▶ [Set task]
Pull out the lines from the line containing "# Battery leads" through the line containing "imported = [obj", both lines included, and copy them exactly.

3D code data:
## begin

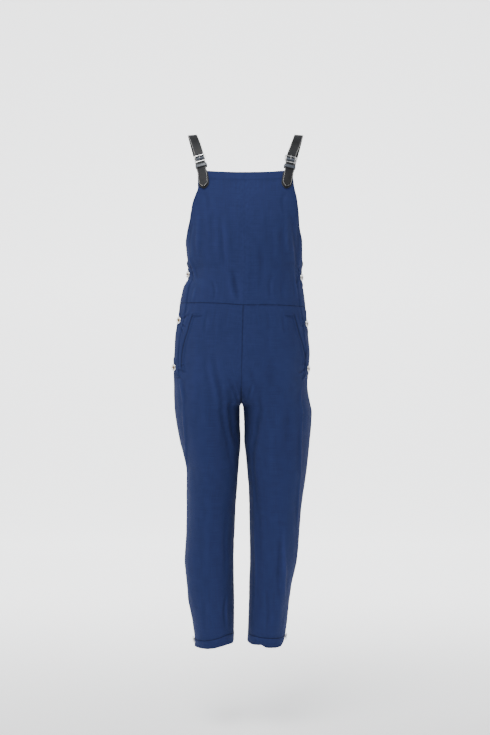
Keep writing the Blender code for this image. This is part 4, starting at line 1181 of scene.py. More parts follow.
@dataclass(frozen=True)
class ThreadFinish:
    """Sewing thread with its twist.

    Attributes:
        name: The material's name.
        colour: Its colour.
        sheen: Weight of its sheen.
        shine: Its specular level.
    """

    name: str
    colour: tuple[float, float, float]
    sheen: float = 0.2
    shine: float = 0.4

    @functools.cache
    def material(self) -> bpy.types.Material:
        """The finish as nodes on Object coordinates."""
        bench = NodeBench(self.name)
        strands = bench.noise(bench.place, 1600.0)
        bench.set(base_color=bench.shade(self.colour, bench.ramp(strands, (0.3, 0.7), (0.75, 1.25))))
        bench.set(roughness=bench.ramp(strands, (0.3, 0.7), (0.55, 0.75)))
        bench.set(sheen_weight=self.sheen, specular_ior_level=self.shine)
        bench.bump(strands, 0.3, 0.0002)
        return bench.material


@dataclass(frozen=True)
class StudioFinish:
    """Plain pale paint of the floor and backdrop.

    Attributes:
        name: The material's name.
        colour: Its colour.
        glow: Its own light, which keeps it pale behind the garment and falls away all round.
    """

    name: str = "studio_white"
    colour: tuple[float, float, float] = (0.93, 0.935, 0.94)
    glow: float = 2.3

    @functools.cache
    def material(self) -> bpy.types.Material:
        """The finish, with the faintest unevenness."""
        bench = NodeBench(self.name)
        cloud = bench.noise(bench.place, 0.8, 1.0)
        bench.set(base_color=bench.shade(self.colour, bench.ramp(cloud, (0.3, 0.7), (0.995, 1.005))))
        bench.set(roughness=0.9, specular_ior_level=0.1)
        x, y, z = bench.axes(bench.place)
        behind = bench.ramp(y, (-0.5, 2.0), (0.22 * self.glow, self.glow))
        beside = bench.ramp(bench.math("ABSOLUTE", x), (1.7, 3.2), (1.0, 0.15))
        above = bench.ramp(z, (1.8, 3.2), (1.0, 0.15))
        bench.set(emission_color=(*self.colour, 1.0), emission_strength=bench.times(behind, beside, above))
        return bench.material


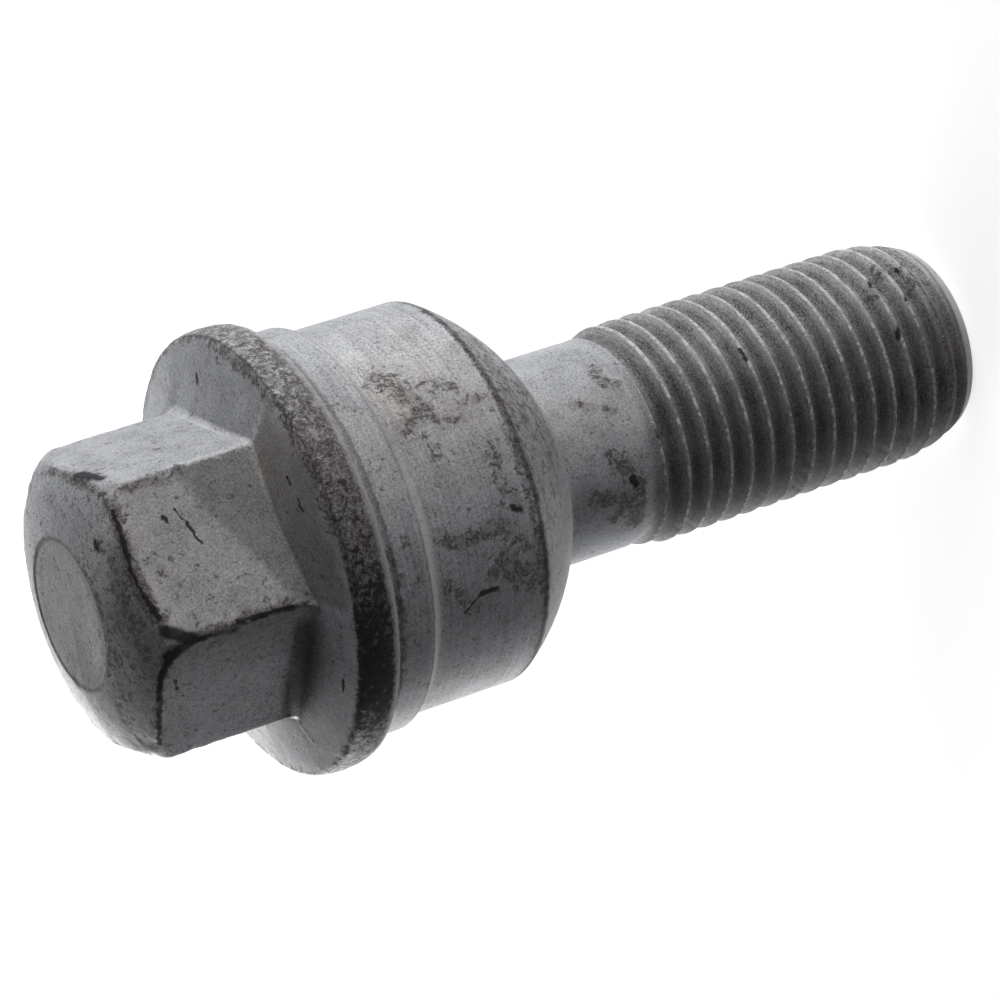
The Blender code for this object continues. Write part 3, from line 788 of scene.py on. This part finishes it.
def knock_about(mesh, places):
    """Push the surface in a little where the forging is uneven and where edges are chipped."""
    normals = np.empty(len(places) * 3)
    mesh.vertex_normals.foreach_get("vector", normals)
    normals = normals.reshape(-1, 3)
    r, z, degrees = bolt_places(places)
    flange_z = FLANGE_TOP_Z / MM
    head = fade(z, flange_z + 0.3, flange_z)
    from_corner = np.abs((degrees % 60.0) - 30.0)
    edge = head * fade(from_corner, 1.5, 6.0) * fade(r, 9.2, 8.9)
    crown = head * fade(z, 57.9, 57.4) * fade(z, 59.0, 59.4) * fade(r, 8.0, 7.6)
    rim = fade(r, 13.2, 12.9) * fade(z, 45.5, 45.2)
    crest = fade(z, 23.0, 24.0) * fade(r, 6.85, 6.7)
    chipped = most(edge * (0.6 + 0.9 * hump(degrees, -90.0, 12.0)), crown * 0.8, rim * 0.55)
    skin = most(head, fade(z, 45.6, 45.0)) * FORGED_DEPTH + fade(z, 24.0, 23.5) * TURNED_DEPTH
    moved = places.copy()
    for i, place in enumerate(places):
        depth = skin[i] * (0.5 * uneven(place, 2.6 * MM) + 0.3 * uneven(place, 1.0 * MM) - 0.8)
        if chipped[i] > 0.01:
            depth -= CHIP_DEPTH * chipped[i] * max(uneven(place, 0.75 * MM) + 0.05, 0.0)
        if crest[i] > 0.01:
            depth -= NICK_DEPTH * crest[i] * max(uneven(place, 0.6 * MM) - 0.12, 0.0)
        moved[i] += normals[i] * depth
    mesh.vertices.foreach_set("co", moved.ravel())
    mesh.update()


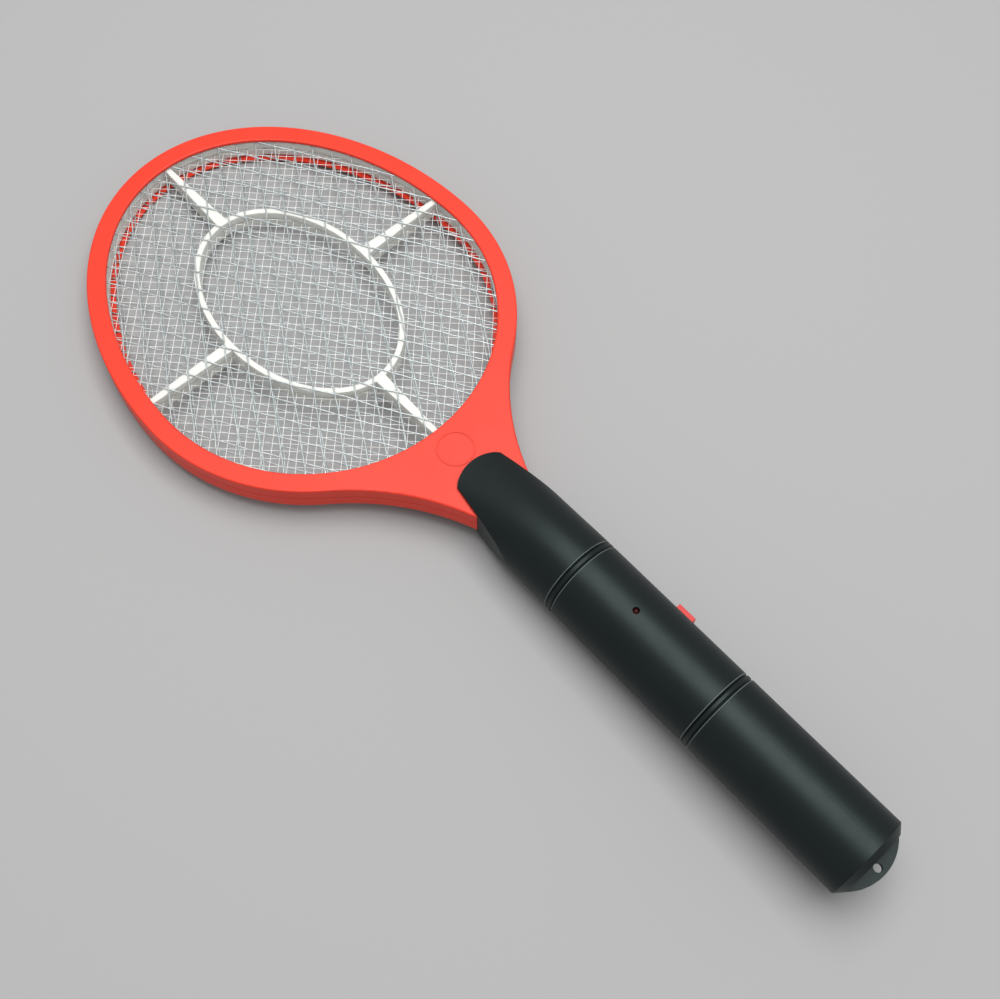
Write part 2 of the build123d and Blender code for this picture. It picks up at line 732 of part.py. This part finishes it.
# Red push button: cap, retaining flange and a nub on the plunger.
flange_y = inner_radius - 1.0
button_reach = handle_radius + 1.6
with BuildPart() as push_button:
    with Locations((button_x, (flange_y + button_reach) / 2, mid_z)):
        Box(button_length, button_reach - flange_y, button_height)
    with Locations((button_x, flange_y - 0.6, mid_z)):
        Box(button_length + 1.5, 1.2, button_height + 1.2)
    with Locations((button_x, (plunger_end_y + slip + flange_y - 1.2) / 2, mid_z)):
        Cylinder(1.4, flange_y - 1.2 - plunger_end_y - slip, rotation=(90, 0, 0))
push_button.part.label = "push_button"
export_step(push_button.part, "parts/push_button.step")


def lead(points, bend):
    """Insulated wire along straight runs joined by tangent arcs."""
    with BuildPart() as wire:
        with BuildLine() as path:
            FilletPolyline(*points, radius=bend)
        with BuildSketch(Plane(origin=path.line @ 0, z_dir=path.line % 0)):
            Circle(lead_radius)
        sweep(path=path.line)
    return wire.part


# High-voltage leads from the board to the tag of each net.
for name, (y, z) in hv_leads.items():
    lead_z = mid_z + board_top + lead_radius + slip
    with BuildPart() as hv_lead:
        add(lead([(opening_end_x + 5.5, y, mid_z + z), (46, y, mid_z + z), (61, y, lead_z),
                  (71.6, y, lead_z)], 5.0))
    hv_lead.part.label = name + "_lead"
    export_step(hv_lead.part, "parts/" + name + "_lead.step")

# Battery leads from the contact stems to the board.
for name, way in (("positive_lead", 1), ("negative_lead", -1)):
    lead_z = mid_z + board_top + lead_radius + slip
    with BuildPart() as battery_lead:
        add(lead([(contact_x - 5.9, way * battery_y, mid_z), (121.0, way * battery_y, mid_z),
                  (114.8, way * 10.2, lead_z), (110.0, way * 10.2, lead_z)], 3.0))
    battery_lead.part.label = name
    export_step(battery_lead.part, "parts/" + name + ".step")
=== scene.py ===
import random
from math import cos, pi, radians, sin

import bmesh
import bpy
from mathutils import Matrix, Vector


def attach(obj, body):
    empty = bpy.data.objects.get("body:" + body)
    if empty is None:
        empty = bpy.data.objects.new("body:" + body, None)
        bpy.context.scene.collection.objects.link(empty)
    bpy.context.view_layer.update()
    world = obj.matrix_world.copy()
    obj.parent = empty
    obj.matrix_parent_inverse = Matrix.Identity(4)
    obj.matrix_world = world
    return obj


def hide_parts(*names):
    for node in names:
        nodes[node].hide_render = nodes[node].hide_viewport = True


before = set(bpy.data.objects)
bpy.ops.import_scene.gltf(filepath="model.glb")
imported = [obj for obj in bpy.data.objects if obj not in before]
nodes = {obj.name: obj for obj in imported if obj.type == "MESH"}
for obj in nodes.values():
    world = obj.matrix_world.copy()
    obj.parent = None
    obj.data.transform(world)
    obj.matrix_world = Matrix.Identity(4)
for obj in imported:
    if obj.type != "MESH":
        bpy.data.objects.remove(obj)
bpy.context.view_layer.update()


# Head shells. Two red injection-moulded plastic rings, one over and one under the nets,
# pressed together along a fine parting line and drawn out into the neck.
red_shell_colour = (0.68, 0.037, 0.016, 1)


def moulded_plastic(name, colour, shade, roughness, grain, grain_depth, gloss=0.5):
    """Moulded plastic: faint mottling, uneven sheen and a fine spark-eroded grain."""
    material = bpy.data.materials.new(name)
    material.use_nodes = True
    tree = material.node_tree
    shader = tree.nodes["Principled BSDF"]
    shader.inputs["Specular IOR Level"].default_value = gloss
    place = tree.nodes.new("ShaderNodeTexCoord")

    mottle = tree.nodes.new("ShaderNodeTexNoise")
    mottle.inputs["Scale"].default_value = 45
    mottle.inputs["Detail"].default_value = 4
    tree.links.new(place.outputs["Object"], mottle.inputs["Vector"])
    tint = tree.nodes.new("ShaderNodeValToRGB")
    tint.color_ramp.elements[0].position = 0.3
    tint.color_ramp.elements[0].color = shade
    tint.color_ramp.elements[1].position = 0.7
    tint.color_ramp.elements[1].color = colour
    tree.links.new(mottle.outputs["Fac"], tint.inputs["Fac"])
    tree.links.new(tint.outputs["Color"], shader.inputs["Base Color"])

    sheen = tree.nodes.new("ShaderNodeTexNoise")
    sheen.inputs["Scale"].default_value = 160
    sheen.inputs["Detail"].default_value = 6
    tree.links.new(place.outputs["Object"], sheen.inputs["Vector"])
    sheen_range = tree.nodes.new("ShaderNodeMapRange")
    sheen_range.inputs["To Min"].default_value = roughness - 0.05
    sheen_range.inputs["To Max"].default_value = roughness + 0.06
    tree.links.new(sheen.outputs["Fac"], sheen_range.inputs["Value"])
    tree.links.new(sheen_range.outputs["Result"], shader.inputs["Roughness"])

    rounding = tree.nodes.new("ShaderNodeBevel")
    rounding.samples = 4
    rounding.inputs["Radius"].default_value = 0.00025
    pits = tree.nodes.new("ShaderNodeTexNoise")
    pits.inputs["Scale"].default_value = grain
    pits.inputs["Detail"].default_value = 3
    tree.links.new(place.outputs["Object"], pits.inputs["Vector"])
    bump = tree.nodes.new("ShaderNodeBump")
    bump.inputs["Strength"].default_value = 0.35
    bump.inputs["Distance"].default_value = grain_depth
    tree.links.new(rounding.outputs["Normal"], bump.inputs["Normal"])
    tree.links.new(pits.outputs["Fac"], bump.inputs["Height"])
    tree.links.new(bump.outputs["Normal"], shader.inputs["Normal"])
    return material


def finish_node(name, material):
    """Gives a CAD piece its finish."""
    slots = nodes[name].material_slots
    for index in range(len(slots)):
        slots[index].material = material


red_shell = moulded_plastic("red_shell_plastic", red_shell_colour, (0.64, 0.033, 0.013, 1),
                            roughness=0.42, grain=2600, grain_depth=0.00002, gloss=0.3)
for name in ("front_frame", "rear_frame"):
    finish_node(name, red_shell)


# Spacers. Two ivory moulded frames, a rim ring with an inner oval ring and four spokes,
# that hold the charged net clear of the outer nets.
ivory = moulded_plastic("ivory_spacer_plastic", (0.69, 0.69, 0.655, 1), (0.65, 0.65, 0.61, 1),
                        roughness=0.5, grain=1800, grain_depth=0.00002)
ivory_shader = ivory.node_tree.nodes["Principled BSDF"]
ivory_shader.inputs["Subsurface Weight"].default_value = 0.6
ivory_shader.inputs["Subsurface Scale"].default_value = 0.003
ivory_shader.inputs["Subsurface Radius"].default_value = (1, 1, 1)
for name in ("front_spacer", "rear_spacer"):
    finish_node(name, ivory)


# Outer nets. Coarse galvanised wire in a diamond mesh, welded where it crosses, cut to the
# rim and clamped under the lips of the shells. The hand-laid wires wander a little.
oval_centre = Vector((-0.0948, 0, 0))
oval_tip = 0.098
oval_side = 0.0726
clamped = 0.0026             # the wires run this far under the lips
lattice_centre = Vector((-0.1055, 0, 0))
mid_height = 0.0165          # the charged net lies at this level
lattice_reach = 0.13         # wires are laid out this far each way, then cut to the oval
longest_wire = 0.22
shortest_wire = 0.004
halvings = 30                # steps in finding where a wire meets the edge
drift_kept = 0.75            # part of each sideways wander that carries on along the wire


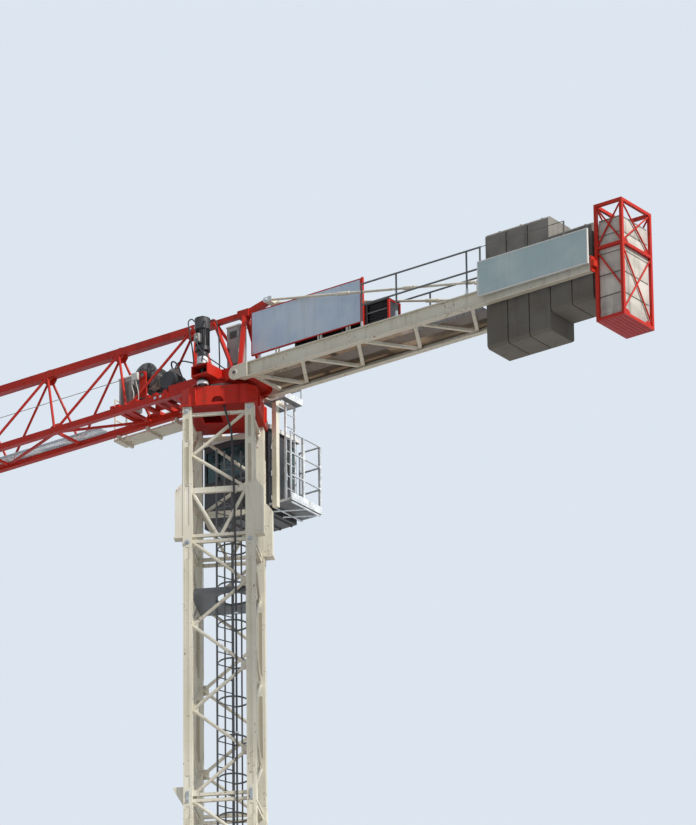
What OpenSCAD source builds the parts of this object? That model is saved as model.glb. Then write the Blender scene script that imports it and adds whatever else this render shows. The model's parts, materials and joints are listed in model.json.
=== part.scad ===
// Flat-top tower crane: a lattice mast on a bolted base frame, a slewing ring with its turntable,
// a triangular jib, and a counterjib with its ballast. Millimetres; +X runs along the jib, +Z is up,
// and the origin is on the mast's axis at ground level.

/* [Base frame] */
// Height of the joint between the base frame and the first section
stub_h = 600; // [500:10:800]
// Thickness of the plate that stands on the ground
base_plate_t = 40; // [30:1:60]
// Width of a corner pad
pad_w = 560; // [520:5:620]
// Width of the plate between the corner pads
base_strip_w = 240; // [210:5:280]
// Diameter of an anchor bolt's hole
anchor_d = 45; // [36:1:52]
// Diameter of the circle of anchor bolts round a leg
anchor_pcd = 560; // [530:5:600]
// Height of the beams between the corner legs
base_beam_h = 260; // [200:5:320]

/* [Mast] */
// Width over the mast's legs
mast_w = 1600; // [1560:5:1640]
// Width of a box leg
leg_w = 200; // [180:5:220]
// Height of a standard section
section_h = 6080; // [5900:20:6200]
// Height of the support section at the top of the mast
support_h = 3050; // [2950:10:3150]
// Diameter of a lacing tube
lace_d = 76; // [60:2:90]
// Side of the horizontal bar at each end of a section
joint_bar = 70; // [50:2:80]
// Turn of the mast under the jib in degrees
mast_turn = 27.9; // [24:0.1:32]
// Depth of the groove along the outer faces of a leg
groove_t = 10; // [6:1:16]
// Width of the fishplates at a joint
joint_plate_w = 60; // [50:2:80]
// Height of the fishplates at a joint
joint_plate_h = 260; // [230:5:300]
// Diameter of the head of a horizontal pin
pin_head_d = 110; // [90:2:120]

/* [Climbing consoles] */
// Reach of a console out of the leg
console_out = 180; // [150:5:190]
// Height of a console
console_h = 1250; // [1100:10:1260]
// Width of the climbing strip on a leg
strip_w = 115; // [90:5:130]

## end

▶ [Task response]
# Battery leads from the contact stems to the board.
for name, way in (("positive_lead", 1), ("negative_lead", -1)):
    lead_z = mid_z + board_top + lead_radius + slip
    with BuildPart() as battery_lead:
        add(lead([(contact_x - 5.9, way * battery_y, mid_z), (121.0, way * battery_y, mid_z),
                  (114.8, way * 10.2, lead_z), (110.0, way * 10.2, lead_z)], 3.0))
    battery_lead.part.label = name
    export_step(battery_lead.part, "parts/" + name + ".step")
=== scene.py ===
import random
from math import cos, pi, radians, sin

import bmesh
import bpy
from mathutils import Matrix, Vector


def attach(obj, body):
    empty = bpy.data.objects.get("body:" + body)
    if empty is None:
        empty = bpy.data.objects.new("body:" + body, None)
        bpy.context.scene.collection.objects.link(empty)
    bpy.context.view_layer.update()
    world = obj.matrix_world.copy()
    obj.parent = empty
    obj.matrix_parent_inverse = Matrix.Identity(4)
    obj.matrix_world = world
    return obj


def hide_parts(*names):
    for node in names:
        nodes[node].hide_render = nodes[node].hide_viewport = True


before = set(bpy.data.objects)
bpy.ops.import_scene.gltf(filepath="model.glb")
imported = [obj for obj in bpy.data.objects if obj not in before]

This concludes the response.